The U.S. Department of Justice announced the dismantling of a scheme that allowed North Korea to extract millions of dollars from remote IT workers to fund its nuclear weapons program, steal data and cryptocurrency. Nine people were charged, including one U.S. citizen who ran the scheme from New Jersey, and the others from China and Taiwan.

The international operation resulted in the arrest of U.S. citizen Zhengsin “Danny” Wang, who ran a scheme from New Jersey to infiltrate remote North Korean IT workers into American technology companies for years. The scheme generated more than $5 million in revenue for North Korea, TechCrunch reports .

Wang is charged with conspiracy to commit wire fraud, money laundering, and identity theft.

The feds also charged eight other people involved in the scheme: six Chinese citizens and two Taiwanese citizens. All of them face the same charges as Wang, as well as hacking and sanctions violations.

From 2021 to 2024, they all posed as over 80 US citizens to obtain remote work at over 100 US companies, causing losses of $3 million in legal fees, data breach remediation efforts, and more.

According to the Justice Department, the group set up laptop farms in the United States that North Korean IT professionals could use as proxy servers to disguise their origins. They sometimes used hardware devices known as keyboard-video-mouse (KVM) switches, which allow one person to control multiple computers with a single keyboard and mouse. The group also used front companies in the United States to create the appearance that North Korean IT professionals were affiliated with legitimate local companies and to receive money that was then transferred overseas.

The fraudulent scheme likely also involved stealing confidential data, such as source code, from companies they worked for, such as an unnamed California defense contractor "that develops artificial intelligence-based equipment and technologies."

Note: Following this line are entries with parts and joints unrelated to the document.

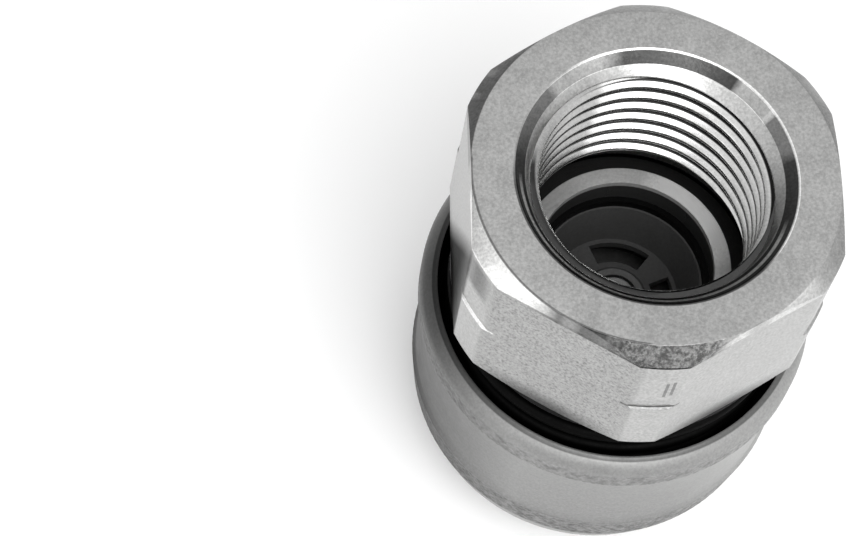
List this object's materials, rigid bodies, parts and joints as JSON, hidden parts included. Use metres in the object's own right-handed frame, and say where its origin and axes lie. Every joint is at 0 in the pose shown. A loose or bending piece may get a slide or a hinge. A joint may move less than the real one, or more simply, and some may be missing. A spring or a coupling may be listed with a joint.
{
  "type": "quick connect coupler socket",
  "caption": "Female quick connect coupler socket with a hexagon port body, a female pipe thread, a sliding spring-loaded release sleeve, locking balls and a poppet valve.",
  "frame": {"origin": "centre of the nose face, on the flow axis, where the coupler stands", "axes": "+Z along the flow axis from the nose to the threaded port; +X through a flat of the hexagon"},
  "size_m": [0.0344, 0.0344, 0.047],
  "materials": {
    "port_body_steel": "machined, zinc-nickel grey",
    "barrel_steel": "machined",
    "sleeve_steel": "machined, knurled bands",
    "ring_steel": "blackened",
    "spring_steel": "blackened wire",
    "washer_steel": "blackened",
    "seal_rubber": "moulded",
    "backup_polymer": "cut polymer",
    "body_seal_rubber": "moulded",
    "guide_steel": "blackened, pressed",
    "snap_ring_steel": "blackened",
    "poppet_steel": "machined",
    "valve_seal_rubber": "moulded",
    "valve_spring_steel": "drawn wire",
    "ball_steel": "polished"
  },
  "bodies": {
    "coupler_body": {"port_body": "port_body_steel", "socket_barrel": "barrel_steel", "spring_seat_washer": "washer_steel", "front_retaining_ring": "ring_steel", "socket_o_ring": "seal_rubber", "backup_ring": "backup_polymer", "body_o_ring": "body_seal_rubber", "valve_guide": "guide_steel", "guide_snap_ring": "snap_ring_steel", "sleeve_spring": "spring_steel", "poppet_spring": "valve_spring_steel"},
    "sleeve": {"release_sleeve": "sleeve_steel"},
    "valve": {"poppet": "poppet_steel", "poppet_seal": "valve_seal_rubber"},
    "ball_1": {"locking_ball_1": "ball_steel"},
    "ball_2": {"locking_ball_2": "ball_steel"},
    "ball_3": {"locking_ball_3": "ball_steel"},
    "ball_4": {"locking_ball_4": "ball_steel"},
    "ball_5": {"locking_ball_5": "ball_steel"},
    "ball_6": {"locking_ball_6": "ball_steel"},
    "ball_7": {"locking_ball_7": "ball_steel"},
    "ball_8": {"locking_ball_8": "ball_steel"}
  },
  "joints": [
    {"name": "sleeve_slide", "type": "slide", "parent": "coupler_body", "child": "sleeve", "axis": [0, 0, 1], "range_m": [0, 0.0042], "stiffness_N_per_m": 2000, "springref_m": -0.006, "deforming": ["sleeve_spring"]},
    {"name": "poppet_slide", "type": "slide", "parent": "coupler_body", "child": "valve", "axis": [0, 0, 1], "range_m": [0, 0.0024], "stiffness_N_per_m": 1500, "springref_m": -0.004, "deforming": ["poppet_spring"]},
    {"name": "ball_1_slide", "type": "slide", "parent": "coupler_body", "child": "ball_1", "axis": [1, 0, 0], "range_m": [0, 0.00086]},
    {"name": "ball_2_slide", "type": "slide", "parent": "coupler_body", "child": "ball_2", "axis": [0.7071, 0.7071, 0], "range_m": [0, 0.00086]},
    {"name": "ball_3_slide", "type": "slide", "parent": "coupler_body", "child": "ball_3", "axis": [0, 1, 0], "range_m": [0, 0.00086]},
    {"name": "ball_4_slide", "type": "slide", "parent": "coupler_body", "child": "ball_4", "axis": [-0.7071, 0.7071, 0], "range_m": [0, 0.00086]},
    {"name": "ball_5_slide", "type": "slide", "parent": "coupler_body", "child": "ball_5", "axis": [-1, 0, 0], "range_m": [0, 0.00086]},
    {"name": "ball_6_slide", "type": "slide", "parent": "coupler_body", "child": "ball_6", "axis": [-0.7071, -0.7071, 0], "range_m": [0, 0.00086]},
    {"name": "ball_7_slide", "type": "slide", "parent": "coupler_body", "child": "ball_7", "axis": [0, -1, 0], "range_m": [0, 0.00086]},
    {"name": "ball_8_slide", "type": "slide", "parent": "coupler_body", "child": "ball_8", "axis": [0.7071, -0.7071, 0], "range_m": [0, 0.00086]}
  ],
  "couplings": [
    {"joint": "ball_1_slide", "follows": "sleeve_slide", "ratio": 0.2047},
    {"joint": "ball_2_slide", "follows": "sleeve_slide", "ratio": 0.2047},
    {"joint": "ball_3_slide", "follows": "sleeve_slide", "ratio": 0.2047},
    {"joint": "ball_4_slide", "follows": "sleeve_slide", "ratio": 0.2047},
    {"joint": "ball_5_slide", "follows": "sleeve_slide", "ratio": 0.2047},
    {"joint": "ball_6_slide", "follows": "sleeve_slide", "ratio": 0.2047},
    {"joint": "ball_7_slide", "follows": "sleeve_slide", "ratio": 0.2047},
    {"joint": "ball_8_slide", "follows": "sleeve_slide", "ratio": 0.2047}
  ]
}
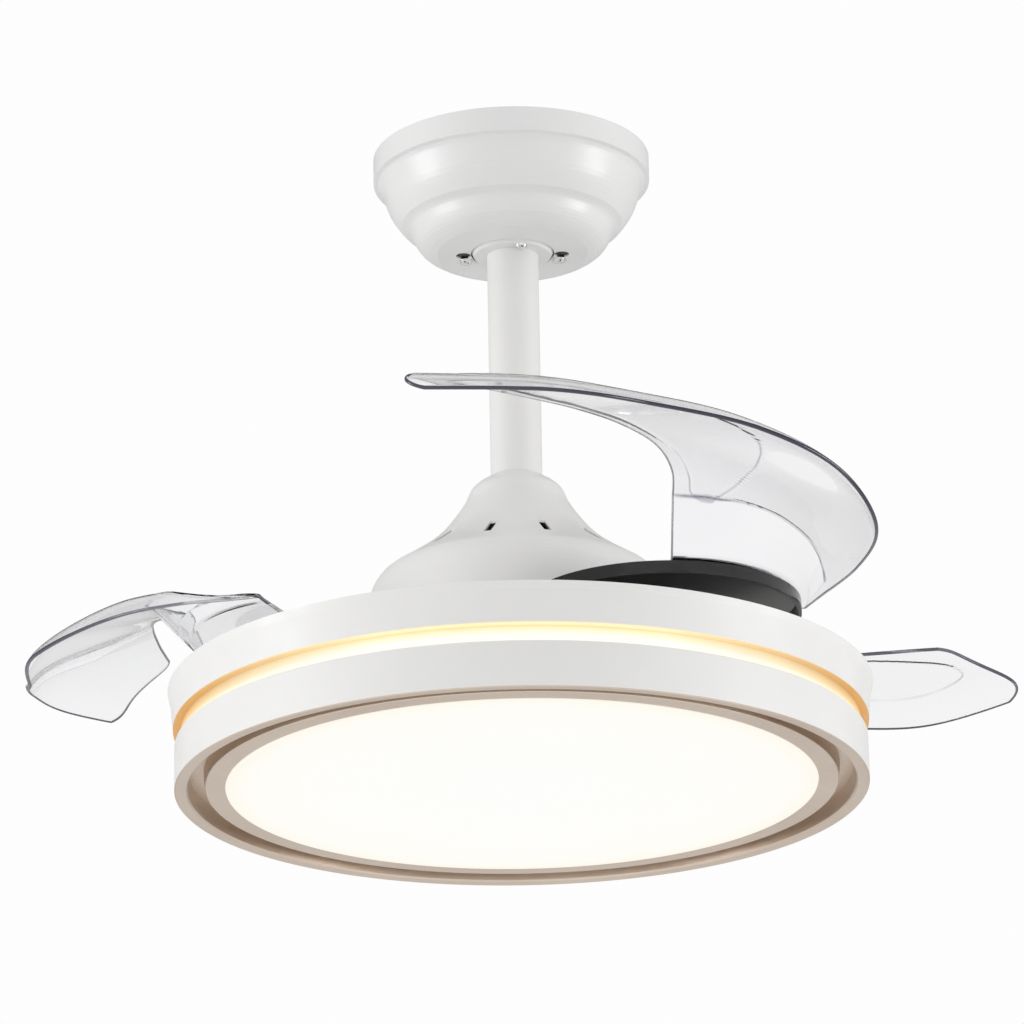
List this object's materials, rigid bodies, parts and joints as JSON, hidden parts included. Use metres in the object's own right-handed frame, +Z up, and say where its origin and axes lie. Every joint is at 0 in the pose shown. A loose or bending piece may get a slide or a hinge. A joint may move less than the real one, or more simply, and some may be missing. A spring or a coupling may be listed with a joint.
{
  "type": "retractable blade ceiling fan",
  "caption": "Ceiling fan on a downrod with a round light drum below and clear curved blades that swing out when it spins and fold in over the drum when it stops.",
  "frame": {"origin": "middle of the hanger bracket's ceiling face, on the fan's axis, midway between the two ceiling bolts", "axes": "+Z up into the ceiling along the fan's axis, +X along the bracket's long side and the viewer's right, -Y towards the viewer of the picture"},
  "size_m": [0.758, 0.8079, 0.491],
  "materials": {
    "white_metal": "satin powder coat",
    "white_gloss": "semi-gloss white",
    "canopy_white": "semi-gloss enamel",
    "champagne": "satin anodised champagne",
    "black_gloss": "glossy black",
    "chrome": "polished",
    "zinc_steel": "zinc plated",
    "cast_alu": "as cast and turned",
    "copper": "enamelled copper wire",
    "bronze": "sintered bronze",
    "magnet": "sintered ferrite",
    "spring_steel": "oiled spring wire",
    "diffuser": "glowing warm white opal",
    "glow": "glowing warm white",
    "nylon": "natural nylon",
    "board": "white solder mask",
    "led": "phosphor yellow",
    "clear_blade": "clear moulded plastic, polished"
  },
  "bodies": {
    "ceiling_mount": {"hanger_bracket": "zinc_steel", "remote_receiver": "white_gloss", "terminal_block": "white_gloss", "canopy": "canopy_white", "canopy_screws": "chrome"},
    "hanging_body": {"hanger_ball": "white_gloss", "hanger_pin": "zinc_steel", "ball_screw": "chrome", "downrod": "white_metal", "rod_coupling": "zinc_steel", "coupling_pin": "zinc_steel", "coupling_screws": "zinc_steel", "bell_cover": "white_metal", "motor_shaft": "zinc_steel", "stator_core": "zinc_steel", "stator_coils": "copper", "bearing_upper": "zinc_steel", "bearing_lower": "zinc_steel", "carrier_plate": "zinc_steel", "lamp_nuts": "zinc_steel", "upper_pan": "white_metal", "carrier_screws": "zinc_steel", "led_driver": "white_gloss", "glow_ring": "glow", "glow_led_strip": "led", "lower_band": "white_metal", "band_screws": "zinc_steel", "led_board": "board", "led_chips": "led", "trim_ring": "champagne", "diffuser": "diffuser"},
    "rotor": {"rotor_upper_shell": "cast_alu", "rotor_lower_shell": "cast_alu", "rotor_magnets": "magnet", "rotor_screws": "zinc_steel", "blade_tray": "black_gloss", "tray_screws": "zinc_steel", "thrust_washers": "nylon", "pivot_posts": "zinc_steel", "pivot_caps": "zinc_steel", "pivot_screws": "chrome", "stop_pins": "zinc_steel", "return_springs": "spring_steel"},
    "blade_1": {"blade_1": "clear_blade", "blade_bush_1": "bronze"},
    "blade_2": {"blade_2": "clear_blade", "blade_bush_2": "bronze"},
    "blade_3": {"blade_3": "clear_blade", "blade_bush_3": "bronze"}
  },
  "joints": [
    {"name": "hanger_tilt", "type": "hinge", "parent": "ceiling_mount", "child": "hanging_body", "pos_m": [0, 0, -0.0583], "axis": [1, 0, 0], "range_deg": [-8, 8]},
    {"name": "rotor_spin", "type": "hinge", "parent": "hanging_body", "child": "rotor", "pos_m": [0, 0, -0.36], "axis": [0, 0, 1], "continuous": true},
    {"name": "blade_1_swing", "type": "hinge", "parent": "rotor", "child": "blade_1", "pos_m": [0.10072, -0.1043, -0.3786], "axis": [0, 0, 1], "range_deg": [-85, 20]},
    {"name": "blade_2_swing", "type": "hinge", "parent": "rotor", "child": "blade_2", "pos_m": [-0.14069, -0.03508, -0.3786], "axis": [0, 0, 1], "range_deg": [-80, 25]},
    {"name": "blade_3_swing", "type": "hinge", "parent": "rotor", "child": "blade_3", "pos_m": [0.03997, 0.13938, -0.3786], "axis": [0, 0, 1], "range_deg": [-104, 1]}
  ]
}
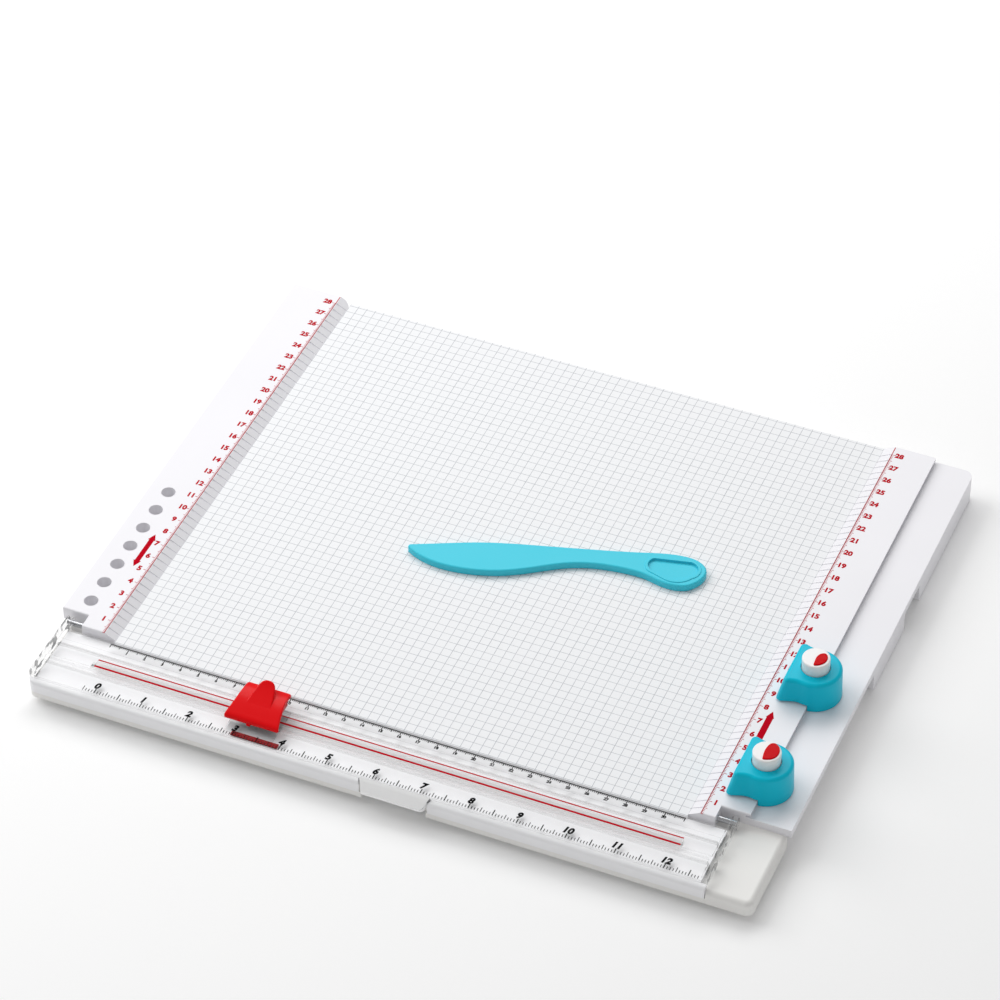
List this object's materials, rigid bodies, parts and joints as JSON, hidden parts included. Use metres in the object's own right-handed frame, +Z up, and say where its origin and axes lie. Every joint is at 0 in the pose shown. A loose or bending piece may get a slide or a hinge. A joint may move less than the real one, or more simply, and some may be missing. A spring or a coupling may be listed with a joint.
{
  "type": "paper trimmer",
  "caption": "Desk paper trimmer with a gridded scoring board, a hinged clear rail with a sliding blade carriage, sliding edge punches and a loose bone folder.",
  "frame": {"origin": "centre of the bounding box, at the bottom of the rubber feet", "axes": "+X along the cutting slot to the right, +Y from the cutting rail to the back, +Z up"},
  "size_m": [0.394, 0.3292, 0.0416],
  "materials": {
    "white_abs": "fine satin moulded ABS",
    "tray_abs": "fine satin moulded ABS",
    "button_abs": "satin moulded ABS",
    "cover_plastic": "moulded sheet",
    "board_plastic": "printed 5 mm grid on a satin face",
    "clear_acrylic": "clear polished acrylic",
    "red_plastic": "moulded acetal",
    "teal_plastic": "semi gloss moulded ABS",
    "red_gloss": "gloss moulded inlay",
    "folder_plastic": "satin moulded plastic",
    "strip_plastic": "soft cutting strip",
    "holder_plastic": "moulded nylon",
    "steel": "ground steel",
    "spring_steel": "spring wire",
    "foot_rubber": "soft rubber"
  },
  "bodies": {
    "base": {"base_tray": "tray_abs", "bottom_cover": "cover_plastic", "cover_screws": "steel", "deck_screws": "steel", "rubber_feet": "foot_rubber", "scoring_board": "board_plastic", "left_bar": "white_abs", "right_bar": "white_abs", "side_ledge": "white_abs", "front_bed": "white_abs", "cutting_strip": "strip_plastic", "hinge_pin_left": "steel", "hinge_pin_right": "steel"},
    "rail": {"clear_rail": "clear_acrylic"},
    "carriage": {"carriage_slider": "red_plastic", "carriage_shoe": "clear_acrylic", "cursor_bar": "red_plastic", "carriage_springs": "spring_steel"},
    "blade_head": {"carriage_shell": "red_plastic", "blade_holder": "holder_plastic", "blade": "steel"},
    "punch_front": {"punch_housing_front": "teal_plastic", "punch_die_front": "steel", "punch_spring_front": "spring_steel"},
    "button_front": {"punch_button_front": "button_abs", "button_inlay_front": "red_gloss", "punch_cutter_front": "steel"},
    "punch_rear": {"punch_housing_rear": "teal_plastic", "punch_die_rear": "steel", "punch_spring_rear": "spring_steel"},
    "button_rear": {"punch_button_rear": "button_abs", "button_inlay_rear": "red_gloss", "punch_cutter_rear": "steel"},
    "folder": {"bone_folder": "folder_plastic"}
  },
  "joints": [
    {"name": "rail_hinge", "type": "hinge", "parent": "base", "child": "rail", "pos_m": [-0.0083, -0.11745, 0.0156], "axis": [-1, 0, 0], "range_deg": [0, 95]},
    {"name": "carriage_slide", "type": "slide", "parent": "rail", "child": "carriage", "axis": [1, 0, 0], "range_m": [-0.0864, 0.2188]},
    {"name": "blade_press", "type": "slide", "parent": "carriage", "child": "blade_head", "axis": [0, 0, -1], "range_m": [0, 0.001], "stiffness_N_per_m": 800, "springref_m": -0.004, "deforming": ["carriage_springs"]},
    {"name": "punch_front_slide", "type": "slide", "parent": "base", "child": "punch_front", "axis": [0, 1, 0], "range_m": [-0.005, 0.017]},
    {"name": "button_front_press", "type": "slide", "parent": "punch_front", "child": "button_front", "axis": [0, 0, -1], "range_m": [0, 0.0036], "stiffness_N_per_m": 600, "springref_m": -0.005, "deforming": ["punch_spring_front"]},
    {"name": "punch_rear_slide", "type": "slide", "parent": "base", "child": "punch_rear", "axis": [0, 1, 0], "range_m": [-0.0165, 0.1655]},
    {"name": "button_rear_press", "type": "slide", "parent": "punch_rear", "child": "button_rear", "axis": [0, 0, -1], "range_m": [0, 0.0036], "stiffness_N_per_m": 600, "springref_m": -0.005, "deforming": ["punch_spring_rear"]},
    {"name": "folder_lift", "type": "slide", "parent": "base", "child": "folder", "axis": [0, 0, 1], "range_m": [0, 0.05]}
  ]
}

The Justice Department said the FBI conducted searches earlier in June at 21 locations in 14 states that allegedly housed laptop farms used by the North Korean scheme. The FBI seized 137 laptops as a result of the raids.

The feds also said they seized at least 21 web domains, 29 financial accounts used to launder tens of thousands of dollars, and more than 70 laptops and remote access devices, including KVMs.

Five North Korean nationals have been charged with wire fraud and money laundering after they stole more than $900,000 in cryptocurrency from two unnamed companies using fake or stolen personal information, the Justice Department said.